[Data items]

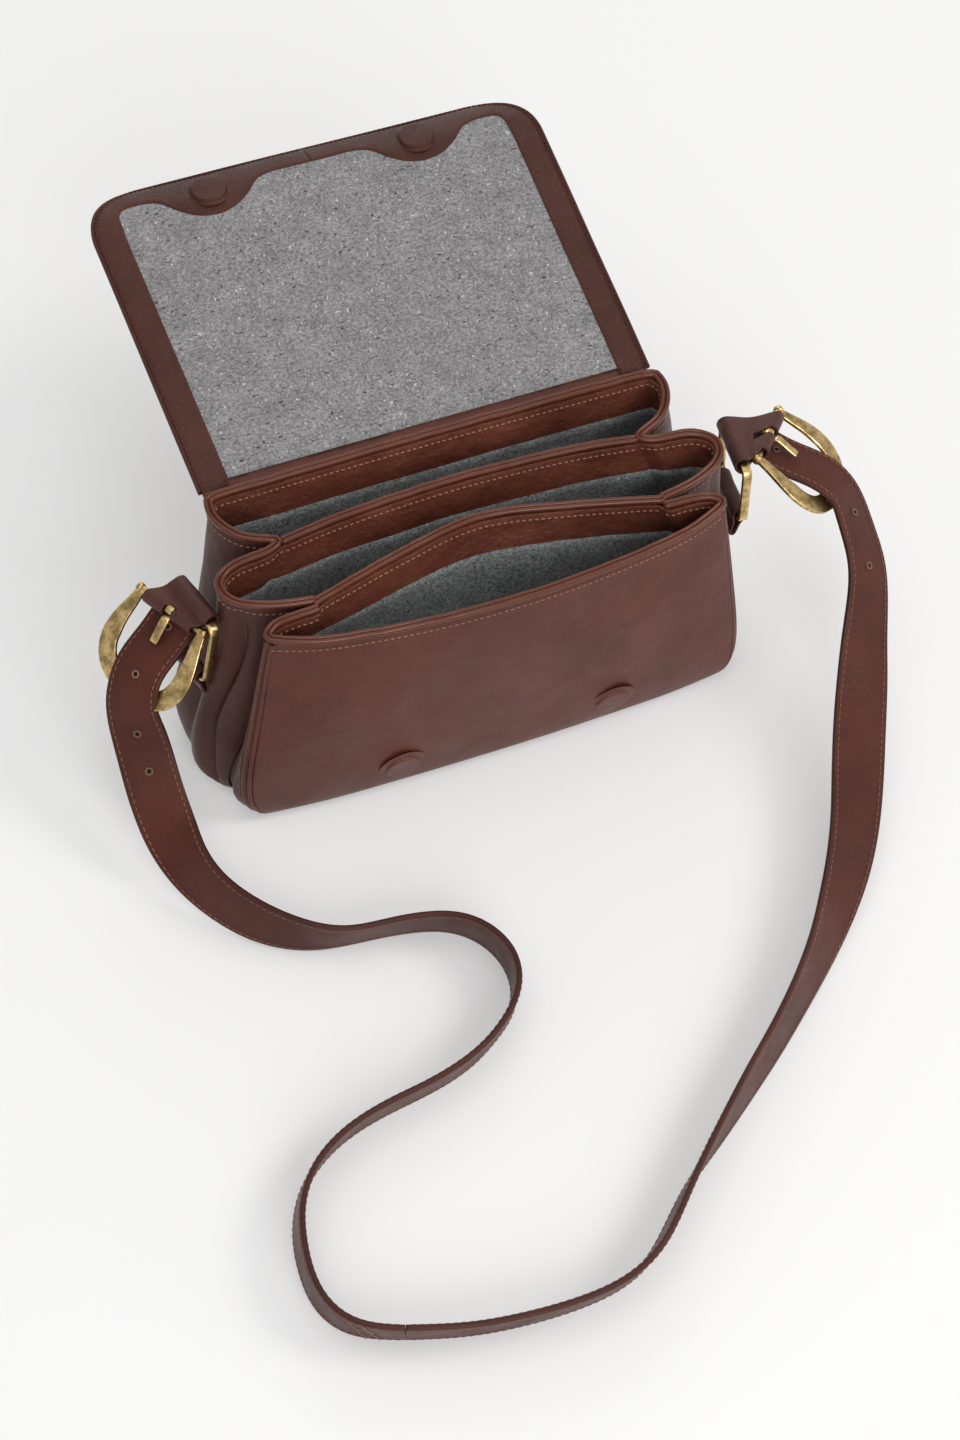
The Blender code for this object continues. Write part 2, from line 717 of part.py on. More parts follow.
def seat(made, origin, x_axis, y_axis, z_axis):
    made.matrix_world = Matrix.Translation(Vector(origin) * MM) @ Matrix(
        ((x_axis.x, y_axis.x, z_axis.x), (x_axis.y, y_axis.y, z_axis.y), (x_axis.z, y_axis.z, z_axis.z))
    ).to_4x4()
    return made


def rounded_box(width, height, radius, steps):
    line = []
    for quarter, (cx, cy) in enumerate(((1, 1), (-1, 1), (-1, -1), (1, -1))):
        for i in range(steps + 1):
            angle = math.pi / 2 * (quarter + i / steps)
            line.append((cx * (width / 2 - radius) + radius * math.cos(angle),
                         cy * (height / 2 - radius) + radius * math.sin(angle)))
    return line


def chamfer(made, width):
    edge = made.modifiers.new("edge", "BEVEL")
    edge.width = width * MM
    edge.segments = 1
    edge.limit_method = "ANGLE"
    edge.angle_limit = math.radians(50)


def wrapped(name, first_at, first_line, second_at, second_line, radii, width, surface):
    """A leather band folded round two bars, which needn't be parallel."""
    rows = []
    for part in (-0.5, -0.25, 0.0, 0.25, 0.5):
        a = first_at + first_line * width * part
        b = second_at + second_line * width * part
        line = (first_line + second_line).normalized()
        way = b - a
        way = (way - line * way.dot(line)).normalized()
        up = line.cross(way)
        row = []
        lean = math.asin((radii[0] - radii[1]) / (b - a).length)
        for i in range(7):
            angle = math.pi / 2 - lean + (math.pi + 2 * lean) * i / 6
            row.append(a + way * radii[0] * math.cos(angle) + up * radii[0] * math.sin(angle))
        for i in range(7):
            angle = -math.pi / 2 + lean + (math.pi - 2 * lean) * i / 6
            row.append(b + way * radii[1] * math.cos(angle) + up * radii[1] * math.sin(angle))
        rows.append(row)
    return sheet(name, rows, SLEEVE, surface, closed=True)


def ring(side):
    name = "ring_" + side["name"]
    top = Vector(side["ring"])
    line = Vector(side["ring_line"]).normalized()
    down = Vector(side["ring_foot"])
    centre = top + down / 2
    outer = rounded_box(RING_LONG, RING_TALL, RING_CORNER, 5)
    inner = rounded_box(RING_LONG - 2 * RING_BAND, RING_TALL - 2 * RING_BAND, RING_CORNER - RING_BAND, 5)
    rows = [[Vector((x, y, 0)) for x, y in ring_line] for ring_line in (inner, outer)]
    made = sheet(name, rows, RING_THICK, brass(name), closed=True)
    chamfer(made, 0.5)
    up = -down.normalized()
    return seat(made, centre, line, up, line.cross(up))


def buckle_frame(side):
    name = "buckle_frame_" + side["name"]
    half = ((-1.2, -21.7), (8, -23.2), (22, -25.5), (34, -25.0), (43, -19.8), (47.8, -10.5), (49.3, 0))
    path = [Vector(p) for p in half] + [Vector((p[0], -p[1])) for p in half[-2::-1]]
    path = smooth(path, 27)
    rows = [[], [], []]
    for i, p in enumerate(path):
        way = (path[min(i + 1, len(path) - 1)] - path[max(i - 1, 0)]).normalized()
        wide = 3.3 + 1.0 * max(0.0, p.x / 50) ** 2
        bow = FRAME_BOW * math.sin(math.pi * max(0.0, min(1.0, p.x / 50)))
        for row, shift in zip(rows, (-1, 0, 1)):
            spot_point = p + Vector((way.y, -way.x)) * wide * shift
            row.append(Vector((spot_point.x, spot_point.y, bow)))
    made = sheet(name, rows, FRAME_THICK, brass(name))
    along, bar, out = frame_axes(side)
    tool_name = "bar_" + side["name"]
    bpy.ops.mesh.primitive_cylinder_add(vertices=16, radius=BAR_RADIUS * MM, depth=2 * BAR_HALF * MM)
    tool = bpy.context.active_object
    tool.name = tool_name
    for other in list(tool.users_collection):
        other.objects.unlink(tool)
    cutters.objects.link(tool)
    tool.display_type = "WIRE"
    tool.hide_render = True
    cut(made, tool, "UNION")
    seat(tool, side["bar"], along, out, bar)
    return seat(made, side["bar"], along, bar, along.cross(bar))


def prong(side):
    name = "prong_" + side["name"]
    outer = []
    start = math.radians(64)
    for i in range(13):
        angle = start + (2 * math.pi - math.radians(50)) * i / 12
        outer.append((PRONG_OUTER * math.cos(angle), PRONG_OUTER * math.sin(angle)))
    outer += [(6, 1.7), (PRONG_REACH - 3, 1.7), (PRONG_REACH, 2.1)]
    outer += [(PRONG_REACH, 2.9), (PRONG_REACH - 2, 3.5), (6, 3.5)]
    turns = [a * math.pi / 8 for a in range(16)]
    bore = [(PRONG_BORE * math.cos(a), PRONG_BORE * math.sin(a)) for a in turns]
    made = flat_piece(name, [outer, bore], 0.0, PRONG_WIDTH, None)
    made.location.z = 0.0
    made = as_mesh(made, brass(name))
    along, bar, out = frame_axes(side)
    return seat(made, side["bar"], along, out, along.cross(out))


def tab(side):
    name = "strap_tab_" + side["name"]
    line = Vector(side["ring_line"]).normalized()
    along, bar, out = frame_axes(side)
    made = wrapped(name, Vector(side["ring"]), line, Vector(side["bar"]), bar,
                   (RING_SLEEVE, BAR_SLEEVE), BAND_WIDTH, leather(name))
    bpy.ops.mesh.primitive_cube_add(size=MM)
    tool = bpy.context.active_object
    tool.name = "prong_slot_" + side["name"]
    tool.scale = (12.0, PRONG_SLOT, 14.0)
    for other in list(tool.users_collection):
        other.objects.unlink(tool)
    cutters.objects.link(tool)
    tool.display_type = "WIRE"
    tool.hide_render = True
    inward = Vector(side["ring"]) - Vector(side["bar"])
    inward = (inward - bar * inward.dot(bar)).normalized()
    middle_of_slot = Vector(side["bar"]) - inward * 1.9
    up = inward.cross(bar)
    seat(tool, middle_of_slot, inward, bar, up)
    tool.scale = (12.0, PRONG_SLOT, 14.0)
    return cut(made, tool, "DIFFERENCE")


def gusset_loop(side):
    name = "gusset_loop_" + side["name"]
    line = Vector(side["ring_line"]).normalized()
    foot = Vector(side["ring"]) + Vector(side["ring_foot"])
    end = foot + Vector(side["loop_tail"])
    return wrapped(name, foot, line, end, line, (RING_SLEEVE, LOOP_TAIL_RADIUS), BAND_WIDTH, leather(name))


for side in (LEFT, RIGHT):
    ring(side)
    gusset_loop(side)
    tab(side)
    buckle_frame(side)
    prong(side)


# Strap ------------------------------------------------------------------------------

def strap(side, route):
    along, bar, out = frame_axes(side)
    at = Vector(side["bar"])
    points = [at + along * d + out * h for d, h in THREADING]
    widths = [bar.copy() for _ in THREADING]
    points += [Vector(p) for p, _ in route]
    widths += [Vector(w) for _, w in route]
    dense = smooth([(p.x, p.y, p.z) for p in points], 64)
    turned = []
    for p in dense:
        near_one = sorted(range(len(points)), key=lambda i: (points[i] - p).length)[:2]
        a, b = near_one
        gap_a = (points[a] - p).length
        gap_b = (points[b] - p).length
        turned.append((widths[a] * gap_b + widths[b] * gap_a).normalized())
    rows = [[], []]
    for i, p in enumerate(dense):
        way = (dense[min(i + 1, len(dense) - 1)] - dense[max(i - 1, 0)]).normalized()
        across = (turned[i] - way * turned[i].dot(way)).normalized()
        rows[0].append(p - across * (STRAP_WIDTH / 2))
        rows[1].append(p + across * (STRAP_WIDTH / 2))
    name = "strap_" + side["name"]
    return sheet(name, rows, STRAP_THICK, leather(name))


strap(LEFT, LEFT_ROUTE)
strap(RIGHT, RIGHT_ROUTE)
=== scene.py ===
"""Looks of the crossbody purse: stitched leather, wool lining, antique brass and the strap.

Lengths are millimetres unless said otherwise, in the frame's axes: +X along the width, +Y to the
back, +Z up. The outlines are those of the solids, drawn with finer steps. The front panel's sides and
lower corners are rounder than in the solids, and the leather at the flap's two bends is in one piece.
"""

import random
from math import copysign, cos, exp, pi, radians, sin, sqrt

import bpy
from mathutils import Matrix, Vector, noise


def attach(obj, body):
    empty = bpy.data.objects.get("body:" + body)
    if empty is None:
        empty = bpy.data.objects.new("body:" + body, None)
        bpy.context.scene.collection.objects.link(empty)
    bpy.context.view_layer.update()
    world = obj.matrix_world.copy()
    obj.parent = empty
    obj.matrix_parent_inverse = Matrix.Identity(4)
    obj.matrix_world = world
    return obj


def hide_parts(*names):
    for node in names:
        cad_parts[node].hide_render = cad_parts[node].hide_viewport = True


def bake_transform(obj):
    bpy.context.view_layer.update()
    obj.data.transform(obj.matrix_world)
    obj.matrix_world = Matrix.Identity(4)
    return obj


# In metres
MM = 0.001
FLOOR_REACH = 30.0
FLOOR_LEVEL = -0.0002

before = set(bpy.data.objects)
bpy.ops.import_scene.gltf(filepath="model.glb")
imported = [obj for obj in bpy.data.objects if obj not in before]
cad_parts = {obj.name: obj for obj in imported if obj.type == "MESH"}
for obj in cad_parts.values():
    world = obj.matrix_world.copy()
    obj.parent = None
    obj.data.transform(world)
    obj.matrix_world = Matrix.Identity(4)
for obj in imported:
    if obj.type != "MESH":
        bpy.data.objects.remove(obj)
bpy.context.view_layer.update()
random.seed(4)

# Camera: where it looks from, and its lens
CAMERA_AZIMUTH = radians(-22.62)
CAMERA_ELEVATION = radians(50.41)
CAMERA_ROLL = radians(0.56)
CAMERA_TARGET = Vector((-4.07, -34.35, 0.0))
CAMERA_DISTANCE = 1633.55
LENS = 72.99

# The bag's heights, and how its walls leave the straight line between top and foot
RIM_HEIGHT = 147.0
RIM_SLOPE = 0.15
WALL = 1.8
WALL_FOOT = 1.0
WALL_DROP = 2.2
LEVEL_DROP = 2.8
LEFT_SWELL = 110.0
RIGHT_SWELL = 65.0
RIGHT_TUCK = 5.0
FRONT_SWELL = 3.0
EDGE_SWELL = {-1: 10.0, 1: 5.0}
EDGE_FROM = 24.0
CORNER_RADIUS = 22.0
CORNER_TURN = 8.5
UNDER_TURN = 4.0
FOOT_RADIUS = 10.0
FOOT_TURN = 6.0
MID_DEPTH = -12.0
HALF_DEPTH = 50.0
HALF_WIDTH = 150.0
WALL_HEIGHTS = (1.0, 2.2, 3.8, 6.0, 8.5, 12, 17, 23, 30, 38, 46, 55, 64, 74, 84, 94, 104, 114, -22, -15, -8,
                -WALL_DROP)
CREASE_DEEP = 8.0
CREASE_WIDE = 2.9
CREASE_Y = -25.5
CREASE_BOW = 5.5
CREASE_BOW_Z = 58.0
CREASE_BOW_TALL = 34.0
CREASE_FROM = 104.0
PUCKER_FROM = 120.0
PUCKER_REACH = 30.0

# Linings and facings: how far inside the walls they lie, and their rows
INSET = 2.6
FACING_INSET = 2.1
SLACK = 1.6
MITRE_LIMIT = 0.6
LINING_HEIGHTS = (3.2, 4.2, 6.5, 12, 20, 30, 42, 56, 70, 84, 98, 108, -33, -28, -23)
FACING_HEIGHTS = (-24.5, -24.2, -20, -16, -12, -8, -4, -1.6)
FACING_SEAM = -5.4
LINING_SEAM = -27.5

# Outlines of the walls in plan, at the rim and at the foot
BACK_TOP = ((-124, 42), (0, 43), (124, 42))
BACK_FOOT = ((-145.5, 37.5), (0, 38.5), (145.5, 37.5))
REAR_LOBE_TOP = (
    (-126, 41), (-129.5, 35), (-128, 25), (-121, 14.5), (-111, 8.5), (-104.5, 6.2), (-102.5, 3.8),
)
REAR_LOBE_FOOT = (
    (-148, 36), (-154.5, 31), (-157, 24), (-158, 17), (-158.5, 11), (-158.5, 7), (-158.5, 3.8),
)
MIDDLE_LOBE_TOP = (
    (-102.5, 3.8), (-104.5, 1.5), (-113, -0.5), (-129, -2.5), (-139, -8), (-141, -16),
    (-136, -24.5), (-123, -31), (-110, -34.5), (-101, -36),
)
MIDDLE_LOBE_FOOT = (
    (-158.5, 3.8), (-158.5, 0.5), (-158.5, -3), (-158.5, -8), (-158, -13), (-157, -18),
    (-155.5, -22.5), (-153.5, -26.5), (-151, -29.5), (-148.5, -31.5),
)
REAR_DIVIDER_TOP = ((-97.5, 3.8), (-60, 8.5), (0, 11), (60, 8.5), (97.5, 3.8))
REAR_DIVIDER_FOOT = ((-152, 3.8), (-76, 4), (0, 4), (76, 4), (152, 3.8))
FRONT_DIVIDER_TOP = ((-95, -37), (-50, -25), (0, -16), (50, -25), (95, -37))
FRONT_DIVIDER_FOOT = ((-142, -33), (-72, -31), (0, -30), (72, -31), (142, -33))
POUCH_SIDE_TOP = ((-100, -42), (-112, -42.5), (-122, -44), (-128.5, -48.5))
POUCH_SIDE_FOOT = ((-144, -37), (-146, -41), (-145.5, -46.5), (-141.5, -52.5))
FRONT_TOP = ((-126, -53), (-99, -61.5), (-50, -68), (0, -70), (50, -68), (99, -61.5), (126, -53))
FRONT_FOOT = (
    (-137.5, -57), (-100, -60.5), (-50, -62), (0, -62.5), (50, -62), (100, -60.5), (137.5, -57),
)

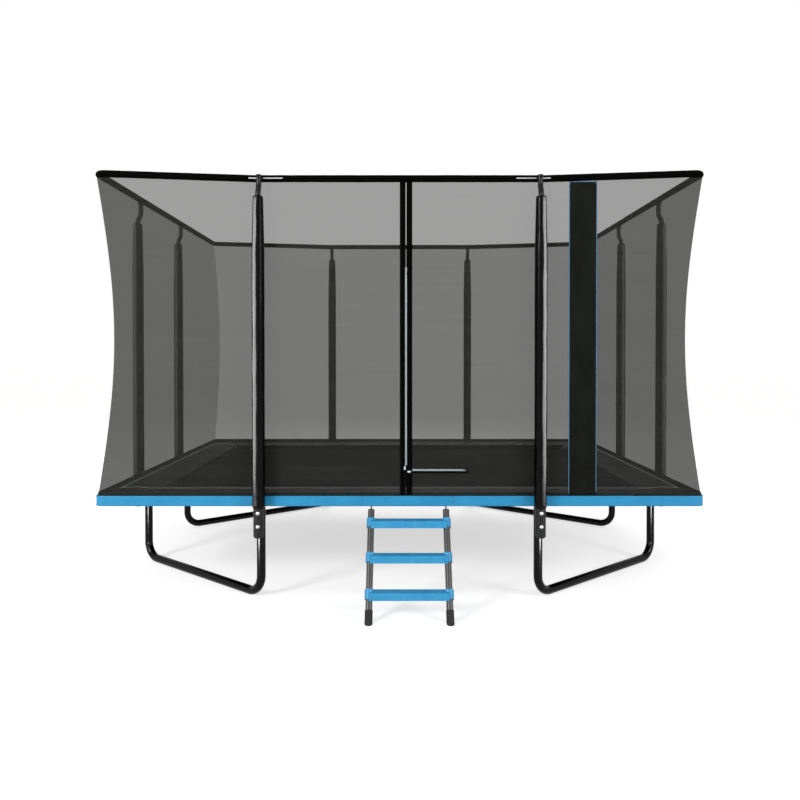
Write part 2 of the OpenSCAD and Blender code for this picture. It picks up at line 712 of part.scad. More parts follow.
module edge_band()
    placed() color("#3399cc") translate([0, 0, band_low]) difference() {
        linear_extrude(bed_h - band_low) difference() {
            rounded_plan(frame_w, frame_d, band_r);
            rounded_plan(frame_w - 2 * band_t, frame_d - 2 * band_t, band_r - band_t);
        }
        translate([flap_x0 - fit, -hd - 1, -1]) cube([flap_w + 2 * fit, band_t + 2, bed_h]);
    }
module band_flap() placed() color("#3399cc")
    translate([flap_x0, -hd, band_low]) cube([flap_w, band_t, bed_h - band_low]);

mat_w = frame_w - 2 * mat_in;
mat_d = frame_d - 2 * mat_in;

module jump_mat() placed() color("#0d0e0d")
    translate([0, 0, rail_z - mat_t / 2]) linear_extrude(mat_t) rounded_plan(mat_w, mat_d, 60);

module mat_webbing()
    placed() color("#1a1b1a") translate([0, 0, rail_z + mat_t / 2]) linear_extrude(2) difference() {
        rounded_plan(mat_w, mat_d, 60);
        rounded_plan(mat_w - 80, mat_d - 80, 20);
    }

// Places children at each spring, in a frame with -Y outwards and its origin on the band's face
module at_springs() {
    margin = 95;
    for (side = [0, 1], k = [0:springs_long - 1])
        rotate([0, 0, 180 * side])
            translate([(k / (springs_long - 1) - 0.5) * (mat_w - 2 * margin), -hd, rail_z]) children();
    for (side = [-90, 90], k = [0:springs_short - 1])
        rotate([0, 0, side])
            translate([(k / (springs_short - 1) - 0.5) * (mat_d - 2 * margin), -hw, rail_z]) children();
}

module v_ring()
    translate([0, mat_in, -2]) linear_extrude(4) difference() {
        polygon([[-17, 0], [17, 0], [5, -28], [-5, -28]]);
        polygon([[-11, -4], [11, -4], [2.5, -24], [-2.5, -24]]);
    }
module v_rings() placed() color("silver") at_springs() v_ring();

// Each spring as its coil's outer shape, with a straight hook end on either side, cut short at the sleeves
module springs() {
    from = rail_in + rail_d / 2 + fit;
    placed() color("silver") difference() {
        at_springs()
            translate([0, from, 0]) rotate([-90, 0, 0]) rotate_extrude($fn = 24) polygon([
                [0, 0], [2, 0], [2, 16], [spring_d / 2, 24], [spring_d / 2, spring_l - 24],
                [2, spring_l - 16], [2, spring_l], [0, spring_l]
            ]);
        for (i = [0:7]) at_post(i) translate([0, rail_in, rail_z])
            bar_x(2 * tee_r + 2 * fit, -tee_l / 2 - fit, tee_l / 2 + fit);
    }
}

// ---- Ladder ----

module ladder_frame() translate([ladder_x, rail_in - hd, rail_z]) rotate([-lean, 0, 0]) children();

// A stile: a tube with a flat neck that carries the hook over the front rail
module stile(side) {
    tube_from = rail_d / 2 + 27;
    tube_end = 24;
    placed() color("#2b2c2b") ladder_frame() translate([side * ladder_w / 2, 0, 0]) {
        difference() {
            union() {
                translate([0, 0, tube_end - stile_l])
                    cylinder(d = stile_d, h = stile_l - tube_end - tube_from, $fn = round_fn);
                translate([-3, -8, -tube_from - 1]) cube([6, 16, tube_from - rail_d / 2]);
            }
            translate([0, 0, tube_end - stile_l - 1])
                cylinder(d = stile_d - 2 * tube_wall, h = stile_l - tube_end - tube_from - 3, $fn = round_fn);
            rotate([0, 90, 0]) cylinder(r = rail_d / 2 + fit, h = 40, center = true, $fn = round_fn);
        }
        rotate([90, 0, 90]) rotate([0, 0, 30 + lean]) rotate_extrude(angle = 243 - lean, $fn = 96)
            translate([rail_d / 2 + fit, -hook_w / 2]) square([2.3, hook_w]);
    }
}
module stile_left() stile(-1);
module stile_right() stile(1);

// A moulded step: a level tread, hollow below, with a collar round each stile
module step(n) {
    s = stile_l - 130 - n * step_gap;
    collar_r = stile_d / 2 + 5.5;
    wall = 3;
    placed() color("#3ba3d6") ladder_frame() difference() {
        union() {
            for (x = [-1, 1]) translate([x * ladder_w / 2, 0, -s - step_h * 0.65])
                cylinder(r = collar_r, h = step_h * 1.3, $fn = round_fn);
            translate([0, 0, -s]) rotate([lean, 0, 0]) step_tread(wall);
        }
        for (x = [-1, 1]) translate([x * ladder_w / 2, 0, -s - 2.5 * step_h])
            cylinder(d = stile_d + 2 * fit, h = 5 * step_h, $fn = round_fn);
    }
}

module step_tread(wall) {
    r = 8;
    half = ladder_w / 2;
    difference() {
        translate([-half, 0, 0]) rotate([90, 0, 90]) linear_extrude(2 * half)
            difference() {
                step_outline(step_depth, step_h, r);
                translate([0, -wall]) square([step_depth - 2 * wall, step_h], center = true);
            }
    }
    for (x = [-half / 2, 0, half / 2])
        translate([x - wall / 2, -step_depth / 2 + wall / 2, -step_h / 2 + wall])
            cube([wall, step_depth - wall, step_h - 1.5 * wall]);
}

module step_outline(d, h, r) {
    translate([0, -r / 2]) square([d, h - r], center = true);
    square([d - 2 * r, h], center = true);
    for (y = [-1, 1]) translate([y * (d / 2 - r), h / 2 - r]) circle(r = r, $fn = 32);
}
module step_low() step(0);
module step_mid() step(1);
module step_high() step(2);

// Rubber feet, cut level where they stand
module stile_feet()
    placed() color("#101110") intersection() {
        for (side = [-1, 1])
            ladder_frame() translate([side * ladder_w / 2, 0, -stile_l - foot_h]) difference() {
                cylinder(r = foot_r, h = 2.5 * foot_h, $fn = round_fn);
                translate([0, 0, foot_h + foot_socket - fit])
                    cylinder(d = stile_d + 2 * fit, h = 2.5 * foot_h, $fn = round_fn);
            }
        translate([-hw, -hd - frame_d / 2, 0]) cube([frame_w, frame_d, bed_h]);
    }

rail_front();
rail_back();
rail_sides();
rail_corner_fl();
rail_corner_fr();
rail_corner_bl();
rail_corner_br();
tee_joints();
leg_fl();
leg_fr();
leg_bl();
leg_br();
pole_front_l();
pole_front_r();
pole_back_l();
pole_back_r();
pole_left_f();
pole_left_b();
pole_right_f();
pole_right_b();
foam_front();
foam_back();
foam_left();
foam_right();
pole_boots();
pole_bolts();
pole_caps();
top_bolts();
top_rail_front();
top_rail_back();
top_rail_left();
top_rail_right();
top_elbows();
top_hem();
net_front_l();
net_front_r();
net_left();
net_right();
net_back();
zip_strips();
banner();
door_flap();
zip_slider_up();
zip_slider_side();
pad_front();
pad_back();
pad_left();
pad_right();
edge_band();
band_flap();
jump_mat();
mat_webbing();
v_rings();
springs();
stile_left();
stile_right();
step_low();
step_mid();
step_high();
stile_feet();
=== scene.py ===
import json
import math

import bmesh
import bpy
from bmesh.types import BMEdge, BMVert
from mathutils import Matrix, Vector, noise

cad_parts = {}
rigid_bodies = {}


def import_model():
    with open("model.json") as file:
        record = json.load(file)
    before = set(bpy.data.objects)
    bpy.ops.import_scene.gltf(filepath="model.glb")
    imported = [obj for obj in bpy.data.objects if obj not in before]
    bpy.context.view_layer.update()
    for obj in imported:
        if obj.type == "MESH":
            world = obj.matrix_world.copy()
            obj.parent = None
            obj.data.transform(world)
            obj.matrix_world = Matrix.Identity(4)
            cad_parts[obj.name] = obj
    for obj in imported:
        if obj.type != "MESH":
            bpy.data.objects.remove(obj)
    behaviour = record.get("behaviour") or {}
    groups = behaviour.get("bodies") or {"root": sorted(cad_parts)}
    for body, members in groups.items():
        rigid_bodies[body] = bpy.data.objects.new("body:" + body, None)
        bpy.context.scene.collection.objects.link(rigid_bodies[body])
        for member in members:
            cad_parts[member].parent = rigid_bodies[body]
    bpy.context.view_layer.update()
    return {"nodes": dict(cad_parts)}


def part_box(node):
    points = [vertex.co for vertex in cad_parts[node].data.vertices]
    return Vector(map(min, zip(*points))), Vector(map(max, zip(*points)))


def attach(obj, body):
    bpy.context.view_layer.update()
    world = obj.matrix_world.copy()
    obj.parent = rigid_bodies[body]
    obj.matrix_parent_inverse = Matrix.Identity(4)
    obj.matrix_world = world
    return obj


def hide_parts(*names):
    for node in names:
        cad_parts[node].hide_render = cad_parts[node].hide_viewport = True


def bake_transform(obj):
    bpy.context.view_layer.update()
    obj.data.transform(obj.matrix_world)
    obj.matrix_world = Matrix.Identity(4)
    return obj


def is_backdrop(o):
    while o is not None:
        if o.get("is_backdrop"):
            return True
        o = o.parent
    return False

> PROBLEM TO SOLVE
Repeat, exactly as they stand above, the lines from the line with "return sheet(name, rows, STRAP_THICK, leather(name))" to the line with "FLOOR_LEVEL = -0.0002", both lines included.

> WRITTEN REPLY
    return sheet(name, rows, STRAP_THICK, leather(name))


strap(LEFT, LEFT_ROUTE)
strap(RIGHT, RIGHT_ROUTE)
=== scene.py ===
"""Looks of the crossbody purse: stitched leather, wool lining, antique brass and the strap.

Lengths are millimetres unless said otherwise, in the frame's axes: +X along the width, +Y to the
back, +Z up. The outlines are those of the solids, drawn with finer steps. The front panel's sides and
lower corners are rounder than in the solids, and the leather at the flap's two bends is in one piece.
"""

import random
from math import copysign, cos, exp, pi, radians, sin, sqrt

import bpy
from mathutils import Matrix, Vector, noise


def attach(obj, body):
    empty = bpy.data.objects.get("body:" + body)
    if empty is None:
        empty = bpy.data.objects.new("body:" + body, None)
        bpy.context.scene.collection.objects.link(empty)
    bpy.context.view_layer.update()
    world = obj.matrix_world.copy()
    obj.parent = empty
    obj.matrix_parent_inverse = Matrix.Identity(4)
    obj.matrix_world = world
    return obj


def hide_parts(*names):
    for node in names:
        cad_parts[node].hide_render = cad_parts[node].hide_viewport = True


def bake_transform(obj):
    bpy.context.view_layer.update()
    obj.data.transform(obj.matrix_world)
    obj.matrix_world = Matrix.Identity(4)
    return obj


# In metres
MM = 0.001
FLOOR_REACH = 30.0
FLOOR_LEVEL = -0.0002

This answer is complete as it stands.